Agrawal arrested for delaying payment to sugarcane farmers

  • The government doubled import duty on sugar and imposed quantitative restriction to promote domestic sugar, but mill operators did not clear dues to farmers

Kathmandu, October 31

Police today arrested Industrialist Rakesh Agrawal, proprietor of Nawalparasi-based Indira Sugar and Agro Limited and Sarlahi-based Annapurna Sugar and General Industries, on the charge of deliberately withholding payment of over Rs 470 million to farmers who had supplied sugarcane to the two sugar mills.

Kathmandu Police Range arrested Agrawal from his residence at Tripureswor as instructed by Nepal Police Headquarters. The Ministry of Home Affairs, as per the recommendation made by the Ministry of Industry, Commerce and Supplies and the Ministry of Agriculture, Land Management and Cooperative, had directed Nepal Police

to arrest Agrawal for not clearing the dues owed to sugarcane farmers for long.

Basanta Lama, chief of Kathmandu Police Range, informed The Himalayan Times that the two sugar mills owned by Agrawal had not released more than Rs 472.5 million in payment to sugarcane farmers. Annapurna Sugar and General Industries is yet to clear dues worth Rs 386.8 million and Indira Sugar and Agro Limited owes Rs 85.89 million to cane farmers.

“We are planning to hand over cases related to Agrawal to the district administration offices of Nawalparasi and Sarlahi,” said Lama.

The government has lately started taking stringent action against sugar mill operators who withhold payment to sugarcane farmers.

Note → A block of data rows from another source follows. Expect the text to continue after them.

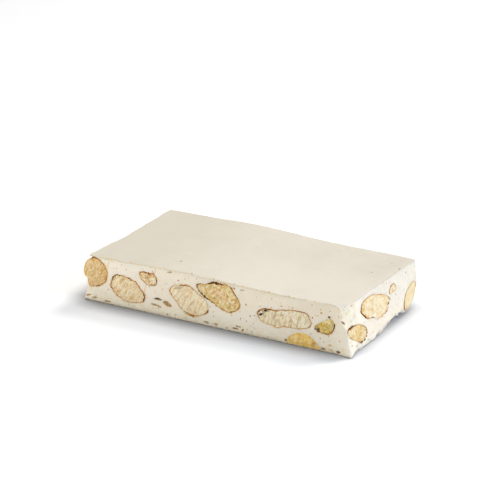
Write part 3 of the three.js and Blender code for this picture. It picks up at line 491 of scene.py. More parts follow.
def brow(x, y):
    """How far the upper front edge wanders up and down, and its right corner is worn down."""
    worn = ease(1 - np.hypot(x - 54.2, y + 28.75) / 4.2)
    return 0.34 * noise(plane3(x, 3.0), 6.5, 74) * ease((y + 21.0) / -6.0) * (1 - worn) - 1.7 * worn


def swell(p):
    """Broad unevenness of the cut faces, shared by the nougat and the nuts in it."""
    return 0.16 * noise(p, 15, 1) + 0.09 * noise(p, 6.5, 2) + ease((-50.0 - p[..., 0]) / 2.0) * ease((27.0 - np.abs(p[..., 1])) / 3.0) * left_wave(p[..., 1])


# ------------------------------------------------------------------ nougat: the four cut faces as one closed band
STEP = dict(front=0.30, right=0.30, back=0.42, left=0.42)
H_LO, H_HI = 0.30, THICK - 0.30

cols_face, cols_s = [], []
for f in FACES:
    k = int(round(SPAN[f] / STEP[f]))
    cols_face += [f] * k
    cols_s += list(np.arange(k) / k * SPAN[f])
cols_face, cols_s = np.array(cols_face), np.array(cols_s)
edge_rows = np.array([0.0, 0.05, 0.14, 0.28, 0.46, 0.7])
mid_rows = np.linspace(H_LO + 0.98, H_HI - 0.98, 56)
rows_h = np.concatenate([H_LO + edge_rows, mid_rows, (H_HI - edge_rows)[::-1]])
NR, NC = len(rows_h), len(cols_s)
S = np.broadcast_to(cols_s, (NR, NC)).copy()
H = np.broadcast_to(rows_h[:, None], (NR, NC)).copy()

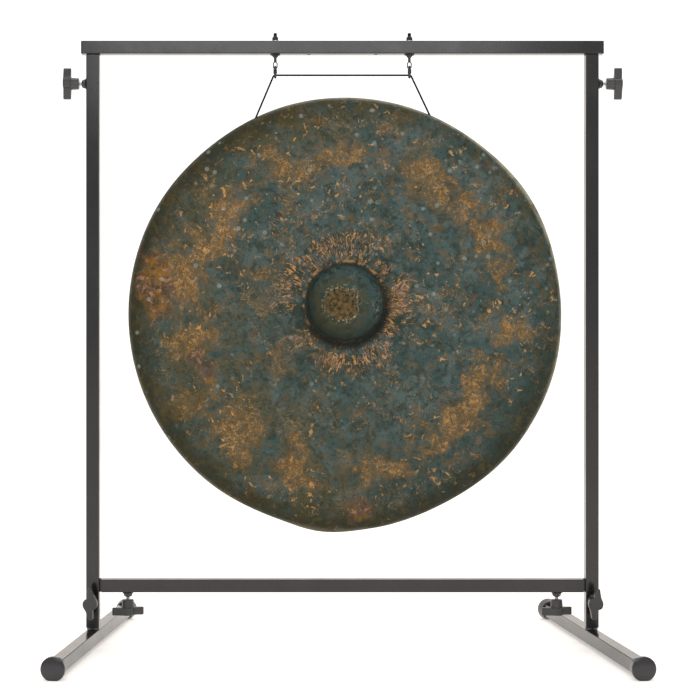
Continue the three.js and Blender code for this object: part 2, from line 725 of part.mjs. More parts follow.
const gongStand = new THREE.Group();
gongStand.add(piece('lower_bar', lowerBarGeometry(), blackPaint(), [0, 0, barAxis]));
gongStand.add(piece('crossbar', crossbarGeometry(), blackPaint(), [0, 0, crossbarAxis]));
for (const [name, side] of sides) {
  const face = tubeWidth / 2;
  const outer = side * (uprightX + face);
  gongStand.add(frameSide(name, side), crossbarSide(name, side), foot(name, side), hangerSide(name, side));
  gongStand.add(clamp(`upper_${name}`, upperStandOff[name], 0, [outer, 0, upperClampZ], [side, 0, 0], [0, 0, 1]));
  gongStand.add(clamp(`foot_${name}`, footStandOff, footTurnDegrees[name], [side * uprightX, -face, footClampZ],
    [0, -1, 0], [0, 0, 1]));
  gongStand.add(clamp(`bar_${name}`, barStandOff, barTurnDegrees[name], [side * barClampX, 0, barAxis - face],
    [0, 0, -1], [1, 0, 0]));
}
gongStand.add(piece('cord', cordGeometry(), cordFabric()));
gongStand.add(piece('gong', gongGeometry(), patinaBronze()));

export default gongStand;
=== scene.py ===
"""Gong stand: detailed pieces, finishes, light and camera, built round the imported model."""

import math

import bmesh
import bpy
from mathutils import Matrix, Vector, noise


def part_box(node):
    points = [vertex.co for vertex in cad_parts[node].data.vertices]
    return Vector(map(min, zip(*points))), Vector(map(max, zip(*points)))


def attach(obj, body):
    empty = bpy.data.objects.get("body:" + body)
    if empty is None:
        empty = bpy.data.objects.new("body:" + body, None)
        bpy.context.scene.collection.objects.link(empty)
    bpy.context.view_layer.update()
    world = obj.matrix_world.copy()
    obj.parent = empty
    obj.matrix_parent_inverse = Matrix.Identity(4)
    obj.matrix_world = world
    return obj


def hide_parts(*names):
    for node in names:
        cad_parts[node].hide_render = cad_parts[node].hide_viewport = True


bl_info = {
    "name": "Gong Stand",
    "version": (1, 0, 0),
    "blender": (4, 5, 0),
    "location": "View3D > Sidebar > Gong Stand",
    "description": "Builds a square-tube gong stand with its bossed gong",
    "category": "Add Mesh",
}

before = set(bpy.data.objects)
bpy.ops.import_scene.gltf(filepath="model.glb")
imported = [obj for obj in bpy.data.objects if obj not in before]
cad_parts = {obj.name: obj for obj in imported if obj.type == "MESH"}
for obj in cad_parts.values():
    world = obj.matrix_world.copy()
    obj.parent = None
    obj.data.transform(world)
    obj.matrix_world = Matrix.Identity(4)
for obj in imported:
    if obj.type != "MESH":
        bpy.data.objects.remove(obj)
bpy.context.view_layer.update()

MM = 0.001
RIGHT = Vector((1, 0, 0))
BACK = Vector((0, 1, 0))
UP = Vector((0, 0, 1))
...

The move came after the government doubled the import duty on sugar to 30 per cent and imposed quantitative restriction on import of comparatively cheaper foreign sugar. These measures were taken to promote the domestic sugar industry. Despite these, sugar mill operators have failed to clear dues owed to farmers.

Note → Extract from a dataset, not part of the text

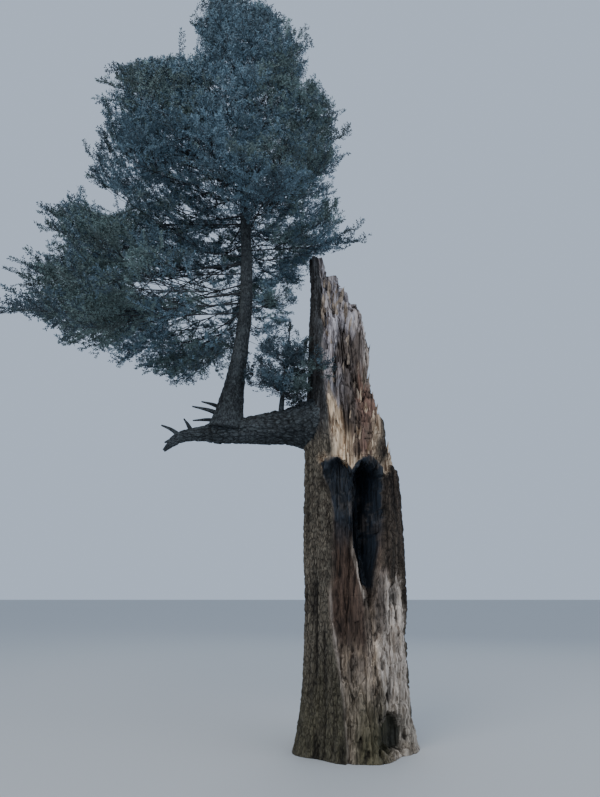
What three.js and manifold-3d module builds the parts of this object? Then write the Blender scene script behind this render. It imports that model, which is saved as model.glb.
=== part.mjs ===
// A dead fir on a pasture: a broken trunk with a burnt hollow, and the one bough that lives on.
// A new leader stands upright on that bough and carries a full crown of its own.
// Millimetres, +Z up. The origin is the middle of the flat cut at ground level. The hollow
// opens towards -Y, and the living bough reaches out towards -X.
import * as THREE from "three";
import { mergeVertices } from "three/addons/utils/BufferGeometryUtils.js";
import Module from "manifold-3d";

const wasm = await Module();
wasm.setup();

const gap = 0.3; // left between pieces that meet
const weldDistance = 0.001; // corners closer than this are one
const front = -Math.PI / 2; // the bearing that the hollow faces

// Trunk
const breastHeight = 1300;
const breastRadius = 530;
const taper = 0.018; // radius lost for each unit of height
const lean = 0.008; // drift of the axis towards +X
const flare = { reach: 70, height: 380 };
const buttress = { count: 5, reach: 38, height: 420, turn: 0.9 };
const collar = { reach: 45, turn: 0.4, middle: 3180, half: 260 }; // swelling round the bough's foot
// Slow waves round the trunk; the last one is the bark's main ridges
const waves = [
  { count: 3, reach: 11, pitch: 700 }, { count: 2, reach: 7, pitch: -430 },
  { count: 9, reach: 13, pitch: 1300 },
];
const barkThickness = 36;
const trunkColumns = 44;
const trunkRings = 33;
const lastRing = 5265; // height of the highest whole ring, just under the tip
const trunkTip = [-335, 60, 5335];
const sectionBack = 60; // how far behind the axis the sections are measured from
const frontShare = 0.7; // below 1, the columns stand closer on the front

// Outer edge of what is left of the trunk above the break: [height, distance right of the axis]
const breakFoot = 2780;
const breakEdge = [
  [2780, 440], [2870, 344], [3110, 324], [3310, 275], [3510, 226], [3690, 204], [3930, 229],
  [4050, 227], [4170, 181], [4390, 163], [4520, 100], [4540, 10], [4720, -33], [4820, -97],
  [4930, -133], [4970, -236], [5100, -265], [5265, -309],
];
// The torn front face and the back of the shell: [height, distance from the axis]
const tornFace = [[2780, 425], [3300, 370], [4400, 235], [5240, 90]];
const shellBack = [[2780, 540], [4300, 470], [5240, 215]];

// Right edge of the bark left on the front, below the break: [height, distance right of the axis]
const barkEdge = [
  [0, -150], [300, -160], [750, -210], [1000, -255], [1200, -290], [1600, -305], [2200, -305], [2780, -400],
];
const rightBarkEdge = 262; // the bark starts again here, above the pale wood
const backBarkEdge = 150; // further back than this the bark is whole
const paleWoodTop = 1620;
const deepHollow = { middle: 112, half: 150, foot: 1250, top: 2720, depth: 400, point: 620, steep: 4.5 };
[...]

There are 12 sugar mills operating in the country. These mills owe more than Rs 600 million to cane farmers, according to Nepal Sugarcane Producers’ Association.

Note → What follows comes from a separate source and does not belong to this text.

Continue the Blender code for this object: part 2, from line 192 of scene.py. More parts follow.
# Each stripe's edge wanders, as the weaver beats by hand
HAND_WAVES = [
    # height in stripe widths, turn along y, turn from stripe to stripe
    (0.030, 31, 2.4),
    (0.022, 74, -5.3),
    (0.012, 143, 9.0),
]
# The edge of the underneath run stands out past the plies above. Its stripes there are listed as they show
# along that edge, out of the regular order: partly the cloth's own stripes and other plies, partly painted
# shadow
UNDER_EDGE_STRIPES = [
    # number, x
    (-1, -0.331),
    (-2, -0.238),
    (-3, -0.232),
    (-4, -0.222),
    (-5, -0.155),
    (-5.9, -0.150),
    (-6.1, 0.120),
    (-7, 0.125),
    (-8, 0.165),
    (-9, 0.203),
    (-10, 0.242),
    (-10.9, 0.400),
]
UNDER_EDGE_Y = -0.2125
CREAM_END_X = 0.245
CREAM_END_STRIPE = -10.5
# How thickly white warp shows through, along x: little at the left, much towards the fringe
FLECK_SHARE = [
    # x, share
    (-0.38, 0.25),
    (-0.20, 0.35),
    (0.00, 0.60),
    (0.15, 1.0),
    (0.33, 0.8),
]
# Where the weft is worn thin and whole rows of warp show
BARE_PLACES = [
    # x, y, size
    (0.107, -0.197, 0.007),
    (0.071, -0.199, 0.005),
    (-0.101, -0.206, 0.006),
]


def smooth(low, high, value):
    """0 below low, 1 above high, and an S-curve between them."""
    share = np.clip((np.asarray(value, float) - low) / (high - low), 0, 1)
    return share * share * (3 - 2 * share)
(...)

“Annapurna Sugar Mill has not cleared dues owed to most of the farmers,” NSPA President Kapil Muni Mainali said. “The mill owner is not in contact with farmers either.” Representatives of Nepal Sugar Mills Association, who had expressed commitment to release all due payments before Dashain, were not available for comments.

The annual demand of sugar in the country hovers at around 350,000 tonnes, of which 200,000 tonnes is produced here and the remaining is imported. Some time ago, the supply of foreign sugar had gone up in the country following sharp drop in international sugar prices.

This had posed a challenge to domestic sugar producers, who could not compete with cheap imports due to high production cost. As a result, inventory of sugar in domestic mills had gone up. The government had then raised import duty on sugar and put a threshold on import to prevent domestic sugar mills from going bankrupt, which could have also affected sugarcane farmers. But sugar mill operators expressed reluctance to clear dues even after clearing their stock.

“Farmers must be paid on time. The government will not tolerate high-handedness of sugar mill owners,” said MoICS Joint-secretary Naba Raj Dhakal.